Le Brésil, une économie ravagée
L’économie brésilienne a souffert d’un dramatique déclin tout au long de 2015. Les économistes, sondés par la Banque centrale, s’attendent à ce que la croissance économique passe de 3,6% en 2015 à 2,7 en 2016 et que l’inflation passe de 10,61% fin 2015 à 6,8 en 2016. La cible établie par la Banque centrale en termes d’inflation est de 4.5%.
Le déficit grandissant du budget n’a de cesse d’augmenter les intérêts payés par le gouvernement, aggravant le déficit qui tourne désormais à 9,5% du produit intérieur brut (PIB) et alourdissant la dette publique.

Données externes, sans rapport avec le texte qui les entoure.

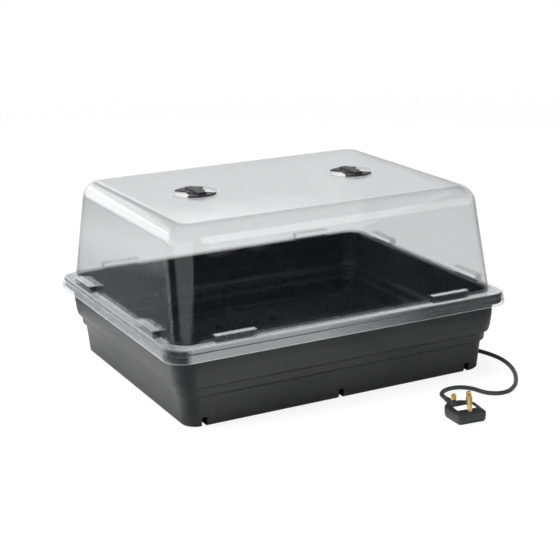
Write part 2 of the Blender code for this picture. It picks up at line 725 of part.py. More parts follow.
def make_gland(black):
    # Inner flange, neck through the tray's wall, outer flange
    profile = [
        (0.0, 0.2222),
        (0.0065, 0.2222),
        (0.0065, 0.2246),
        (0.0047, 0.2248),
        (0.0047, 0.2325),
        (0.0080, 0.2325),
        (0.0080, 0.2348),
        (0.0072, 0.2356),
        (0.0056, 0.2358),
    ]
    ribs = 4
    start = 0.2364
    pitch = (GLAND_TIP - 0.0016 - start) / ribs
    for rib in range(ribs):
        radius = 0.0056 - 0.0017 * rib / (ribs - 1)
        x = start + rib * pitch
        groove = radius - 0.0008
        profile += [(radius, x), (radius - 0.0001, x + 0.6 * pitch)]
        profile += [(groove, x + 0.7 * pitch), (groove, x + 0.95 * pitch)]
    profile += [(0.0036, GLAND_TIP), (0.0, GLAND_TIP)]
    sideways = Matrix.Translation((0.0, GLAND_Y, GLAND_Z)) @ Matrix.Rotation(math.pi / 2, 4, "Y")
    place("cable_gland", turned("cable_gland", profile, 12, sideways), black)


def make_cord(black, tie_finish):
    tube("cord_lead_in", [smooth_route(LEAD_IN, 0.007)], CORD_RADIUS, black)
    tube("cord_lead_out", [smooth_route(LEAD_OUT, 0.014)], CORD_RADIUS, black)
    inner = COIL_TURN_RADII[0] - CORD_RADIUS
    outer = COIL_TURN_RADII[-1] + CORD_RADIUS
    low = COIL_LAYERS[0] - CORD_RADIUS
    high = COIL_LAYERS[1] + CORD_RADIUS
    round_off = 0.0022
    section = (
        (inner + round_off, low),
        (outer - round_off, low),
        (outer, low + round_off),
        (outer, high - round_off),
        (outer - round_off, high),
        (inner + round_off, high),
        (inner, high - round_off),
        (inner, low + round_off),
    )
    centre = (COIL_CENTRE.x, COIL_CENTRE.y, 0.0)
    coil = place("cord_coil", ring("cord_coil", section, 40, centre), black)
    # The tie wraps the ring's section on the side away from the tray
    near = Vector((COIL_CENTRE.x + inner, COIL_CENTRE.y, low))
    far = Vector((COIL_CENTRE.x + outer, COIL_CENTRE.y, high))
    across = Vector((0.0, TIE_HALF_WIDTH, 0.0))
    past = Vector((0.0030, GAP, 0.0020))
    channel = bmesh.new()
    add_box(channel, near - across - past, far + across + past)
    core = Vector((TIE_SHEET + GAP, -0.0060, TIE_SHEET + GAP))
    keep = bmesh.new()
    add_box(keep, near + core, far - core, 0.0012)
    combine(coil, cutter("coil_channel", channel), "DIFFERENCE")
    combine(coil, cutter("coil_core", keep), "UNION")
    tie = bmesh.new()
    add_box(tie, near - across, far + across, 0.0006)
    band = place("coil_tie", to_mesh("coil_tie", tie), tie_finish)
    inside = Vector((TIE_SHEET, -0.0060, TIE_SHEET))
    slot = bmesh.new()
    add_box(slot, near + inside, far - inside)
    combine(band, cutter("coil_tie_slot", slot), "DIFFERENCE")


def plug_outline(inset, z):
    """Outline of the plug's body seen from the pins, drawn in by inset, at height z."""
    half = ((0.0205, -0.0100), (PLUG_HALF_WIDTH, 0.0265), (0.0165, 0.0360), (0.0085, PLUG_LENGTH_BACK))
    corners = list(half) + [(-x, y) for x, y in reversed(half)]
    middle = Vector((0.0, 0.0140))
    points = []
    for index, corner in enumerate(corners):
        here = Vector(corner)
        before = Vector(corners[index - 1])
        after = Vector(corners[(index + 1) % len(corners)])
        start = here + (before - here).normalized() * PLUG_CORNER
        end = here + (after - here).normalized() * PLUG_CORNER
        for t in (0.0, 0.5, 1.0):
            spot = start.lerp(here, t).lerp(here.lerp(end, t), t)
            away = spot - middle
            away.x *= 1 - inset / PLUG_HALF_WIDTH
            away.y *= 1 - inset / PLUG_HALF_LENGTH
            points.append(Vector((middle.x + away.x, middle.y + away.y, z)))
    return points


def make_plug(black, brass, steel, white, glass, parent):
    """Rewirable plug with three rectangular pins, lying on its back."""
    shell = PLUG_SHELL
    # Outline inset and height, up the outside of the hollow cover and down its inside
    cover = (
        (0.0050, 0.0),
        (0.0022, 0.0010),
        (0.0008, 0.0036),
        (0.0, PLUG_SPLIT),
        (shell, PLUG_SPLIT),
        (shell + 0.0010, 0.0040),
        (shell + 0.0030, shell),
    )
    loops = [plug_outline(inset, z) for inset, z in cover]
    place("plug_cover", loft("plug_cover", loops, 30.0), black, parent)
    base_low = PLUG_SPLIT + GAP
    face = ((0.0, base_low), (0.0, PLUG_FACE - 0.0026), (0.0006, PLUG_FACE - 0.0010), (0.0024, PLUG_FACE))
    loops = [plug_outline(inset, z) for inset, z in face]
    base = place("plug_base", loft("plug_base", loops, 30.0), black, parent)
    removed = bmesh.new()
    pins = (
        ("earth_pin", (0.0, 0.0), EARTH_PIN),
        ("line_pin", (-PIN_PITCH_X, PIN_PITCH_Y), LINE_PIN),
        ("neutral_pin", (PIN_PITCH_X, PIN_PITCH_Y), LINE_PIN),
    )
    for name, (x, y), size in pins:
        half_x = size.x / 2 + GAP
        half_y = size.y / 2 + GAP
        add_box(removed, (x - half_x, y - half_y, 0.0), (x + half_x, y + half_y, 0.03))
    well = ((0.0, -0.01), (0.0018, -0.01), (0.0018, 0.0020), (0.0036, 0.0020), (0.0036, 0.01), (0.0, 0.01))
    screw_spot = Matrix.Translation((0.0, PLUG_SCREW_Y, base_low))
    add_turned(removed, well, 16, screw_spot)
    combine(base, cutter("plug_base_removed", removed), "DIFFERENCE")
    base.modifiers[-1].object.parent = parent
    for name, (x, y), size in pins:
        make_pin(name, x, y, size, brass, black, parent)
    screw = (
        (0.0, -0.0060),
        (0.0014, -0.0060),
        (0.0014, 0.0023),
        (0.0032, 0.0023),
        (0.0032, 0.0038),
        (0.0, 0.0042),
    )
    place("plug_screw", turned("plug_screw", screw, 12, screw_spot), steel, parent)
    label = ((-0.0135, 0.0055, PLUG_FACE + 0.0002), (0.0135, 0.0195, PLUG_FACE + 0.0005))
    place("plug_label", box("plug_label", *label), white, parent)
    # A 1-inch cartridge fuse with an end cap at each end
    fuse = (
        (0.0, 0.0),
        (0.0031, 0.0),
        (0.0031, 0.0060),
        (0.0028, 0.0062),
        (0.0028, 0.0190),
        (0.0031, 0.0192),
        (0.0031, 0.0250),
        (0.0, 0.0250),
    )
    along = Matrix.Translation((0.0120, -0.0062, 0.0060)) @ Matrix.Rotation(-math.pi / 2, 4, "X")
    place("plug_fuse", turned("plug_fuse", fuse, 12, along), glass, parent)
    grip = box("plug_cord_grip", (-0.0070, 0.0290, 0.0050), (0.0070, 0.0345, 0.0080), 0.0005)
    place("plug_cord_grip", grip, steel, parent)
    start = PLUG_LENGTH_BACK + GAP + 0.0002
    boot = [(0.0, 0.0), (0.0052, 0.0), (0.0054, 0.0010), (0.0052, 0.0040)]
    for rib in range(4):
        radius = 0.0049 - 0.0004 * rib
        groove = radius - 0.0008
        y = 0.0050 + 0.0035 * rib
        boot += [(radius, y), (radius - 0.0001, y + 0.0020), (groove, y + 0.0024), (groove, y + 0.0032)]
    boot += [(0.0035, 0.0200), (0.0, 0.0202)]
    along = Matrix.Translation((0.0, start, PLUG_CORD_Z)) @ Matrix.Rotation(-math.pi / 2, 4, "X")
    place("plug_strain_relief", turned("plug_strain_relief", boot, 12, along), black, parent)


def pin_loop(x, y, half_x, half_y, z):
    return rounded_rectangle((half_x, half_y), PIN_CORNER, z, (x, y), 2)


def make_pin(name, x, y, size, brass, black, parent):
    """A pin with a chamfered tip. Line and neutral have a slim neck that an insulating sleeve fills."""
    half_x = size.x / 2
    half_y = size.y / 2
    tip = PLUG_FACE + size.z
    sections = [(0.0, 0.0050)]
    if name != "earth_pin":
        neck = 0.0010
        sleeve_low = PLUG_FACE - 0.0020
        sleeve_high = PLUG_FACE + SLEEVE_LENGTH
        neck_low = sleeve_low - GAP
        neck_high = sleeve_high + GAP
        sections += [(0.0, neck_low), (neck, neck_low), (neck, neck_high), (0.0, neck_high)]
        wall = neck - GAP
        outline = ((0.0, sleeve_low), (0.0, sleeve_high), (wall, sleeve_high), (wall, sleeve_low))
        loops = [pin_loop(x, y, half_x - inset, half_y - inset, z) for inset, z in outline]
        sleeve_name = name.replace("pin", "sleeve")
        place(sleeve_name, closed_skin(sleeve_name, loops), black, parent)
    sections += [(0.0, tip - 0.0020), (0.0004, tip - 0.0007), (0.0011, tip)]
    loops = [pin_loop(x, y, half_x - inset, half_y - inset, z) for inset, z in sections]
    place(name, loft(name, loops), brass, parent)


def closed_skin(name, loops):
    """A tube-like body whose last loop joins its first."""
    bm = bmesh.new()
    rings = [[bm.verts.new(point) for point in loop] for loop in loops]
    count = len(rings[0])
    for lower, upper in zip(rings, rings[1:] + rings[:1]):
        for step in range(count):
            after = (step + 1) % count
            bm.faces.new((lower[step], lower[after], upper[after], upper[step]))
    return to_mesh(name, bm)


def build():
    clear_scene()
    black_pp = material("black_polypropylene", (0.028, 0.029, 0.030), 0.45)
    black_cover = material("black_cover_plastic", (0.020, 0.020, 0.021), 0.60)
    clear = material("clear_dome_plastic", (0.86, 0.88, 0.88), 0.08, 0.0, 0.35)
    black_vent = material("black_vent_plastic", (0.015, 0.015, 0.016), 0.35)
    pvc = material("black_cord_pvc", (0.022, 0.024, 0.025), 0.50)
    plug_black = material("black_plug_plastic", (0.030, 0.032, 0.033), 0.45)
    rubber = material("black_rubber", (0.020, 0.020, 0.020), 0.80)
    brass = material("pin_brass", (0.80, 0.60, 0.22), 0.25, 1.0)
    steel = material("screw_steel", (0.55, 0.56, 0.57), 0.35, 1.0)
    aluminium = material("spreader_aluminium", (0.75, 0.76, 0.77), 0.40, 1.0)
    wire = material("heating_wire_silicone", (0.45, 0.05, 0.04), 0.60)
    mat = material("heater_mat_fabric", (0.75, 0.72, 0.62), 0.80)
    foam = material("insulation_foam", (0.60, 0.60, 0.62), 0.90)
    white = material("white_nylon", (0.80, 0.80, 0.78), 0.50)
    grey = material("grey_nylon", (0.35, 0.36, 0.37), 0.50)
    tie = material("tie_nylon", (0.03, 0.03, 0.03), 0.45)
    glass = material("fuse_ceramic", (0.85, 0.83, 0.78), 0.30)

    make_tray(black_pp)
    dome_frame = frame_empty("dome_lift_frame", (0.0, 0.0, 0.0))
    make_dome(clear, dome_frame)
    make_vent("left", -VENT_X, black_vent, dome_frame)
    make_vent("right", VENT_X, black_vent, dome_frame)
    make_base_cover(black_cover)
    make_base_fasteners(steel, rubber)
    make_heater(aluminium, wire, mat, foam)
    make_wiring(pvc, brass, steel, grey, white)
    make_gland(pvc)
    make_cord(pvc, tie)
    plug_frame = frame_empty("plug_frame", PLUG_AT, PLUG_TURN)
    make_plug(plug_black, brass, steel, white, glass, plug_frame)


build()
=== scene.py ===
"""Looks of the heated humidity dome tray: materials, fine surfaces, cord, light and camera.

Metres, +Z up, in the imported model's frame. +X runs along the long side and the lead leaves there.
"""
import math

import bmesh
import bpy
from mathutils import Matrix, Vector


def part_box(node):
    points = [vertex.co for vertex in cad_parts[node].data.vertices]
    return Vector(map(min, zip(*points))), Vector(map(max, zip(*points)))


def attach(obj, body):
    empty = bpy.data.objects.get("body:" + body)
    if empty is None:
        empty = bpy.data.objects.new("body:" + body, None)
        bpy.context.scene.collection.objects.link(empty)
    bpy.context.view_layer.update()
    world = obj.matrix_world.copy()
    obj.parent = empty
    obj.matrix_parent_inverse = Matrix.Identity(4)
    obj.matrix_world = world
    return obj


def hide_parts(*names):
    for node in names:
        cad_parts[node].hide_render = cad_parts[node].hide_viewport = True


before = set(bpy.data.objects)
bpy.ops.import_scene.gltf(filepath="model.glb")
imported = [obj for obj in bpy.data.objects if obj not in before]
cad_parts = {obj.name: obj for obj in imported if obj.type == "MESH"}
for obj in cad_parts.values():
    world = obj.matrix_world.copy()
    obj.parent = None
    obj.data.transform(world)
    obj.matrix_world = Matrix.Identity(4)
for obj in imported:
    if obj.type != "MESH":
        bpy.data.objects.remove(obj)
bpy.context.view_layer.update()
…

Certains analystes rapportent que le nouveau ministre des Finances M. Barbossa avait démissionné de l’administration précédente de Madame Rousseff pour montrer son désaccord face à certains tours de passe-passe comptables dont la précédente équipe économique avait recours pour masquer le déficit du budget. Ces manœuvres ont été dénoncées quelques mois plus tard par les chiens de garde des comptes du Brésil, le TCU.
Une économie dirigée par un pantin ?
Cependant Barbossa est toujours vu comme moins agressif en matière de politique fiscale et plus souple lorsque la présidente se mêle d’un de ses dossiers. Pour certains, il semble clair que le ministre ne sera qu’un pantin de la présidente. Une « marionnette » qui a toutefois assuré qu’il allait garder un contrôle très serré sur les dépenses publiques, ce qui reste un des reproches majeurs faits au gouvernement. Toujours est-il que la présidente Rousseff serait bien en mal de s’impliquer dans les ajustements fiscaux alors qu’elle doit faire face à deux fronts simultanément : la procédure de destitution d’une part et l’enquête pour corruption qui a lieu au sein de Petrobras, une compagnie pétrolière aux mains de l’Etat.
Nul doute que les taux d’intérêts continueront d’augmenter dans les semaines qui suivent. Les dysfonctions au sein de l’Etat ne sont que quelques arguments de plus pour pousser les autorités monétaires à être sans pitié.
Mais il n’aura pas fallu beaucoup de temps à Joaquim Levy pour retomber sur ses pieds. L’architecte de l’austérité a d’ores et déjà rejoint la Banque mondiale en tant que directeur financier.